| AIM OF THE TASK |
Your task is to reproduce word for word the lines running from the line containing "sharp = sharp_group()" to the line containing "obj.parent = empty", inclusive. Nothing else belongs in the answer.

| SOURCE RECORDS |
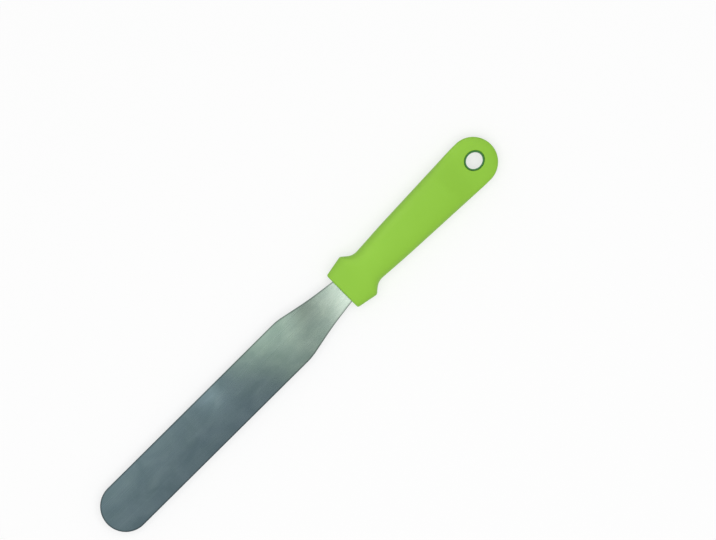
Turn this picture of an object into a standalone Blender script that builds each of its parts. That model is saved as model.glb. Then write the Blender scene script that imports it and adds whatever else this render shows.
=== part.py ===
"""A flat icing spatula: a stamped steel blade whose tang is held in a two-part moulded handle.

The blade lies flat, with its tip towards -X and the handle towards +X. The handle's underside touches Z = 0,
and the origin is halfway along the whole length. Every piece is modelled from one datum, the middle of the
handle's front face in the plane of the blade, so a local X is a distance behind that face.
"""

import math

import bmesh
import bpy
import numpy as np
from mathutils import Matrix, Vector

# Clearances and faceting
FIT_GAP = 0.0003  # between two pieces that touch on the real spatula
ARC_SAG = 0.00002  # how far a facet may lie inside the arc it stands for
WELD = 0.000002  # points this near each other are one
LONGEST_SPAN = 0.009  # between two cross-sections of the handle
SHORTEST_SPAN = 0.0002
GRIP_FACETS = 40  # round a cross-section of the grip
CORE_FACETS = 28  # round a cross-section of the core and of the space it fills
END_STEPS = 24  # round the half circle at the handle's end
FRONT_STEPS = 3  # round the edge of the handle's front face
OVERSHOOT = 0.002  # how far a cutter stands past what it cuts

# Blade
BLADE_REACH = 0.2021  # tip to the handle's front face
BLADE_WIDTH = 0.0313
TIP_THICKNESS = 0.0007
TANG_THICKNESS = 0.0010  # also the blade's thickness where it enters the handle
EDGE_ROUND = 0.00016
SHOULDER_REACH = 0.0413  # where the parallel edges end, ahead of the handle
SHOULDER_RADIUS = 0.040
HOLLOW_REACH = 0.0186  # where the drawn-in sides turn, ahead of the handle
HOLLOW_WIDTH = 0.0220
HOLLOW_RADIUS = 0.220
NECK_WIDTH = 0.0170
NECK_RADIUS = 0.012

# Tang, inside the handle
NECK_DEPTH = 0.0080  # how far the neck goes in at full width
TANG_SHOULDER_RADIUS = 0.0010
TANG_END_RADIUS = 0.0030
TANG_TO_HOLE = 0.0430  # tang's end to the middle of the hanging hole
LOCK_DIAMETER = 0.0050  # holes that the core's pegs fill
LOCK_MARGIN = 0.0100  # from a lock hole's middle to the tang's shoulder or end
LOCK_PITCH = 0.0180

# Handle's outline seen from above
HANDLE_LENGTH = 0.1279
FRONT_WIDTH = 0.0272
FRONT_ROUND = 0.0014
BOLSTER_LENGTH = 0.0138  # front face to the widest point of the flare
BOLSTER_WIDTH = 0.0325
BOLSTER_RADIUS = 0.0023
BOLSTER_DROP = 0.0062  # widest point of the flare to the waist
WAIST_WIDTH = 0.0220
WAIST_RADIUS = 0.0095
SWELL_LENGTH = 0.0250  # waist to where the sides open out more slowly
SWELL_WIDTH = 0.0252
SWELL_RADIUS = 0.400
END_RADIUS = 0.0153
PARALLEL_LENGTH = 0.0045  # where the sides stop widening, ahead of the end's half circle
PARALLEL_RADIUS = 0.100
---
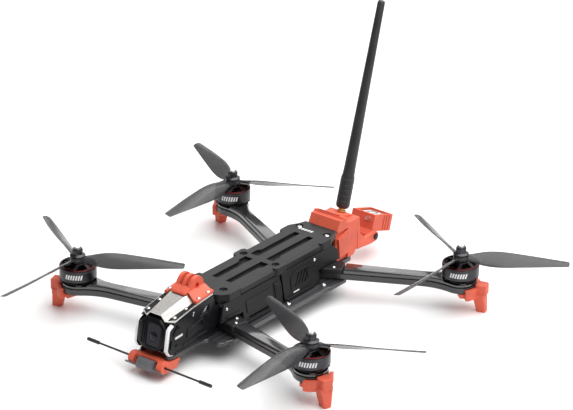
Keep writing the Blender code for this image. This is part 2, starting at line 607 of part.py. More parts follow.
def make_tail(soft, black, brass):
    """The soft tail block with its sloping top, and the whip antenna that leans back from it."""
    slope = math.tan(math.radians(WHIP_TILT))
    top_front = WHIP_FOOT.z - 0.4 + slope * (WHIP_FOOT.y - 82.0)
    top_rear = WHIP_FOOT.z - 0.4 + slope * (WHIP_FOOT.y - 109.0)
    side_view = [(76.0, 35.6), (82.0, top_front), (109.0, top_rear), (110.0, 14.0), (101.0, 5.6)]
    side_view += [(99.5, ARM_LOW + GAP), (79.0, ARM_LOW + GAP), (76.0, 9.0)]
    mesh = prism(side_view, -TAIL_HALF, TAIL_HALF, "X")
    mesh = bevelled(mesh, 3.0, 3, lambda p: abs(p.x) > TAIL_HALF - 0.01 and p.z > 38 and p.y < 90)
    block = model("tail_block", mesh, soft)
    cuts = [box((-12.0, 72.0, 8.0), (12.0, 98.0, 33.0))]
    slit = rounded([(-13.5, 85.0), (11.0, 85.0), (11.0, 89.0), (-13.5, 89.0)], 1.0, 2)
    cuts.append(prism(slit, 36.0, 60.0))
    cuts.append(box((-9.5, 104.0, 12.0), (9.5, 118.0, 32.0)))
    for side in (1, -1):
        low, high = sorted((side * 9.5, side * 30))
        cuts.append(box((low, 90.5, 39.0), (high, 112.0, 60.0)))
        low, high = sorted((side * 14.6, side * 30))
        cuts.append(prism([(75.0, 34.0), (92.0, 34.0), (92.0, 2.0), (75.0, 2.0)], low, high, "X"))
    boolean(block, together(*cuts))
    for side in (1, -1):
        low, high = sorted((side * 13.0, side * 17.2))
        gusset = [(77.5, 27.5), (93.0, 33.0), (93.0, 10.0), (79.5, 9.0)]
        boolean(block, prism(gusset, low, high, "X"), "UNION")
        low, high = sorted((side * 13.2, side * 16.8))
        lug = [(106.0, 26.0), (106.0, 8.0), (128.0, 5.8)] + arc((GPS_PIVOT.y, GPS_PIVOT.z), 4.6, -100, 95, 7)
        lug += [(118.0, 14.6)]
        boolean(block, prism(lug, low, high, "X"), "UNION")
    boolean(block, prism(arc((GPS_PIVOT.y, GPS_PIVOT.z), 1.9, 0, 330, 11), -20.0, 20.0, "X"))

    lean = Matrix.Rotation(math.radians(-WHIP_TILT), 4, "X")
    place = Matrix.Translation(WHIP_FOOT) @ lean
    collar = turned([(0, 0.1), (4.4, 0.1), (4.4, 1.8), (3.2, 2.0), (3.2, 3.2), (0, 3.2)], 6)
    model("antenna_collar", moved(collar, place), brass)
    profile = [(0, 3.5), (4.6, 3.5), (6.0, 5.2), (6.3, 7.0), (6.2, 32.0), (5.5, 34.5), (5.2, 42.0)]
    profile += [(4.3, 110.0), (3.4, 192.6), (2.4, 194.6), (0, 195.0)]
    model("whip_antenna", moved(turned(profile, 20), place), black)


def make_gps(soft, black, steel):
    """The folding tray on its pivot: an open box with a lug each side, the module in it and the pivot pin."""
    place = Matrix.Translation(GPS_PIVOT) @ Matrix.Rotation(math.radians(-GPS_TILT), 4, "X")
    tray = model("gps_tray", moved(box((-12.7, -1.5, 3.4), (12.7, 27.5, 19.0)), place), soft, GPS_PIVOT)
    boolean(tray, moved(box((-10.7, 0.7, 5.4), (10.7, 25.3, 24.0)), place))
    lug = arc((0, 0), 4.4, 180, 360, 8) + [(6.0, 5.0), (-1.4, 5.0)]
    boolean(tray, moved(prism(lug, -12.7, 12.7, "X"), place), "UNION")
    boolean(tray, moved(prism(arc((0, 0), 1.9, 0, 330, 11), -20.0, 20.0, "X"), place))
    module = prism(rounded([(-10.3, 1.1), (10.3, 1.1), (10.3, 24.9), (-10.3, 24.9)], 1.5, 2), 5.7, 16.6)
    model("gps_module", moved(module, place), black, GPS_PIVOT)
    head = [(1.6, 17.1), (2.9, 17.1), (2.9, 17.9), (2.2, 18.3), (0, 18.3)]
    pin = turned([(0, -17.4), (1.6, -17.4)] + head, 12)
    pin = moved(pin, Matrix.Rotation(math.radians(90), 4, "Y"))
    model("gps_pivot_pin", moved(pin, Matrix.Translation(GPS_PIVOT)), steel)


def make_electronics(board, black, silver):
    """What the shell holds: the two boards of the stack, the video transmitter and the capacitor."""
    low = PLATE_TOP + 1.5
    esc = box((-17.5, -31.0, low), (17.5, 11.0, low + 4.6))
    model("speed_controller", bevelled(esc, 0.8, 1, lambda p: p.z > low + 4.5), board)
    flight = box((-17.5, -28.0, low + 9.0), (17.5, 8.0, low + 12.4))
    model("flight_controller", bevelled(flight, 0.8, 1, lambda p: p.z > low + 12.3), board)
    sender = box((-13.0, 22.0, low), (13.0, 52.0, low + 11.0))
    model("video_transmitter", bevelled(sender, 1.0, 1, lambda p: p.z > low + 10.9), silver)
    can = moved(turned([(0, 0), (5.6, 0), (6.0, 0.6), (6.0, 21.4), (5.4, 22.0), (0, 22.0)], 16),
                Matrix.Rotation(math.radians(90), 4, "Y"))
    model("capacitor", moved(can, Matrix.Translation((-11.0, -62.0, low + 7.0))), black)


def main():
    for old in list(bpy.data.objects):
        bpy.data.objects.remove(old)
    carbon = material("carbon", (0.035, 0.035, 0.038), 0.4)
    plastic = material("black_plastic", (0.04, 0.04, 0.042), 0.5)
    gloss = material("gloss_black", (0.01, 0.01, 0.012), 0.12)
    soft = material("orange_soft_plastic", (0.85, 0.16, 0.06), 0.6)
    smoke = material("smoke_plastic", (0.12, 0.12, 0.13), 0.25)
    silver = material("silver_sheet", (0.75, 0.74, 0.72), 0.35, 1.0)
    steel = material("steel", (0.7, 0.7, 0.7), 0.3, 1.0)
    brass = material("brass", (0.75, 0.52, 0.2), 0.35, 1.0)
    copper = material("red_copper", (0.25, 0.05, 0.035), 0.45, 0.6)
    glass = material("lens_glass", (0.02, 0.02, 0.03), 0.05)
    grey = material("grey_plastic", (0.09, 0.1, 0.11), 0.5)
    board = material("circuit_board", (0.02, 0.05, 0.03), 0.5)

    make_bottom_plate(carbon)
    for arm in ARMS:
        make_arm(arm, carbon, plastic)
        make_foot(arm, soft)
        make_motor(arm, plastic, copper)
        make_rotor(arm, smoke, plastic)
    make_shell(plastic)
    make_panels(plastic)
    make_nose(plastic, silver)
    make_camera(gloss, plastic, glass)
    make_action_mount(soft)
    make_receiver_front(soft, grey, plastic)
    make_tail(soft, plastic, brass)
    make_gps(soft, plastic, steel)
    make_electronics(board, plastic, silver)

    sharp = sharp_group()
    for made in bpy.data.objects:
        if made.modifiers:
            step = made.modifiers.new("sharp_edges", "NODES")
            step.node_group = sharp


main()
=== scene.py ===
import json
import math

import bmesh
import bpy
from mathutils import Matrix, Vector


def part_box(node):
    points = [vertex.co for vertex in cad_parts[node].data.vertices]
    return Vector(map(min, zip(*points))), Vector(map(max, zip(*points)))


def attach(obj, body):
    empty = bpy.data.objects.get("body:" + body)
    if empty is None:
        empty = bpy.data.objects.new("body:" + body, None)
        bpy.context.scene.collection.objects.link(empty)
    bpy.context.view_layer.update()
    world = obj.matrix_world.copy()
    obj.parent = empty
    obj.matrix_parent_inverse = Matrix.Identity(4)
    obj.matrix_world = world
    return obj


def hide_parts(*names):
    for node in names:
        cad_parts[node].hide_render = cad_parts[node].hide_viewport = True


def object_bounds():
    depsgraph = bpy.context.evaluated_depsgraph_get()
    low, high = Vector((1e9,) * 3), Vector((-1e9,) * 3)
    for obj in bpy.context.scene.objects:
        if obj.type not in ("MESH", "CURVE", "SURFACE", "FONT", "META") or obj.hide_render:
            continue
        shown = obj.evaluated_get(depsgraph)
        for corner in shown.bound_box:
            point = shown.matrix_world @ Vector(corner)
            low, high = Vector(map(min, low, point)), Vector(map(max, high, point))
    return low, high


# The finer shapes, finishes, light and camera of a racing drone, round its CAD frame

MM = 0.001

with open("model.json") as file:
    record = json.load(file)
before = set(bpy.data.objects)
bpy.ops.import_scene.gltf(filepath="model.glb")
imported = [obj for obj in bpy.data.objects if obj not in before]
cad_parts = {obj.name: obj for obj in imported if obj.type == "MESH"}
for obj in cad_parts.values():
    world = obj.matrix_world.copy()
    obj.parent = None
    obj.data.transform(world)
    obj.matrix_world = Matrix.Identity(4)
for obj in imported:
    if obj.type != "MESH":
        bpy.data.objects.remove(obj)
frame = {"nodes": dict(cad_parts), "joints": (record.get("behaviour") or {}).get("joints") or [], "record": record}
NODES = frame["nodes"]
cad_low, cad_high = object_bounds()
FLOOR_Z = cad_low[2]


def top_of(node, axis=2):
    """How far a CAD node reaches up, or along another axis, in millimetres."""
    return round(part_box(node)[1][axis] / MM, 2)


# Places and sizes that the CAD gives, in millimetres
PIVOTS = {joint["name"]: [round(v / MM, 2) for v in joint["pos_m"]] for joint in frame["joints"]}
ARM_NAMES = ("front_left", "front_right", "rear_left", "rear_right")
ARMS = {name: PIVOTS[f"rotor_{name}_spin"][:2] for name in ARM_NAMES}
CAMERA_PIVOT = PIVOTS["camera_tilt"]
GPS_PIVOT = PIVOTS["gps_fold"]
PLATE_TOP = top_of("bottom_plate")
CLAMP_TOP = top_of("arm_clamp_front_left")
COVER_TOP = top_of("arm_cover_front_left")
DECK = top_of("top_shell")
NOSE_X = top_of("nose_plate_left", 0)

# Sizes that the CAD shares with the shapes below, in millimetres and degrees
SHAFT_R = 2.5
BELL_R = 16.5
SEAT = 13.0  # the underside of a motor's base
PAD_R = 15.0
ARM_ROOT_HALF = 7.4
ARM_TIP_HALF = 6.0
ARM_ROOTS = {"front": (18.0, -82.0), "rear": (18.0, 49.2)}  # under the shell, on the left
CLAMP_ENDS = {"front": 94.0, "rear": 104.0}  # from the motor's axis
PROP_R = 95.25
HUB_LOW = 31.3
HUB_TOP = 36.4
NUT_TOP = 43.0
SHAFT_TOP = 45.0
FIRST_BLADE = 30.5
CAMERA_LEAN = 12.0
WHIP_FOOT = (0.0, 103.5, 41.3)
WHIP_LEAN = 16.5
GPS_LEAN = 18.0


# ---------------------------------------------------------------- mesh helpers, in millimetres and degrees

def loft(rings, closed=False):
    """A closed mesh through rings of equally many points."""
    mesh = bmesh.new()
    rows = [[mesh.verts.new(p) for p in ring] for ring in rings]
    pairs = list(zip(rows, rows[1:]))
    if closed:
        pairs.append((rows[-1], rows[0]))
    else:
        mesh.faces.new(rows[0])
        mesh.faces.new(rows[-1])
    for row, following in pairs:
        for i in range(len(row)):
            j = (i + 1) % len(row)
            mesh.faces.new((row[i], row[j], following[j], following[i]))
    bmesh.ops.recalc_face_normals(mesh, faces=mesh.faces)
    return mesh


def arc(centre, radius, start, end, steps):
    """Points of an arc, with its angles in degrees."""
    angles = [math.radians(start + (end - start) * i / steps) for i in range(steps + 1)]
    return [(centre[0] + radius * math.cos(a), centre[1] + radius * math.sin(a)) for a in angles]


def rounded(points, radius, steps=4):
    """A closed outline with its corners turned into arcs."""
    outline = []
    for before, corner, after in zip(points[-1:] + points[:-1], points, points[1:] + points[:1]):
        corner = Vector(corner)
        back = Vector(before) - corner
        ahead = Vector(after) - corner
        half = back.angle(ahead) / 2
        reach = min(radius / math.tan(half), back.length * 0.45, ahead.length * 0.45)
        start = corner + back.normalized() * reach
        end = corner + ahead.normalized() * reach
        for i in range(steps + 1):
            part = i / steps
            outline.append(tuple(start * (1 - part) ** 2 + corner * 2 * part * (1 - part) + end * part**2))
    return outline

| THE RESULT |
    sharp = sharp_group()
    for made in bpy.data.objects:
        if made.modifiers:
            step = made.modifiers.new("sharp_edges", "NODES")
            step.node_group = sharp


main()
=== scene.py ===
import json
import math

import bmesh
import bpy
from mathutils import Matrix, Vector


def part_box(node):
    points = [vertex.co for vertex in cad_parts[node].data.vertices]
    return Vector(map(min, zip(*points))), Vector(map(max, zip(*points)))


def attach(obj, body):
    empty = bpy.data.objects.get("body:" + body)
    if empty is None:
        empty = bpy.data.objects.new("body:" + body, None)
        bpy.context.scene.collection.objects.link(empty)
    bpy.context.view_layer.update()
    world = obj.matrix_world.copy()
    obj.parent = empty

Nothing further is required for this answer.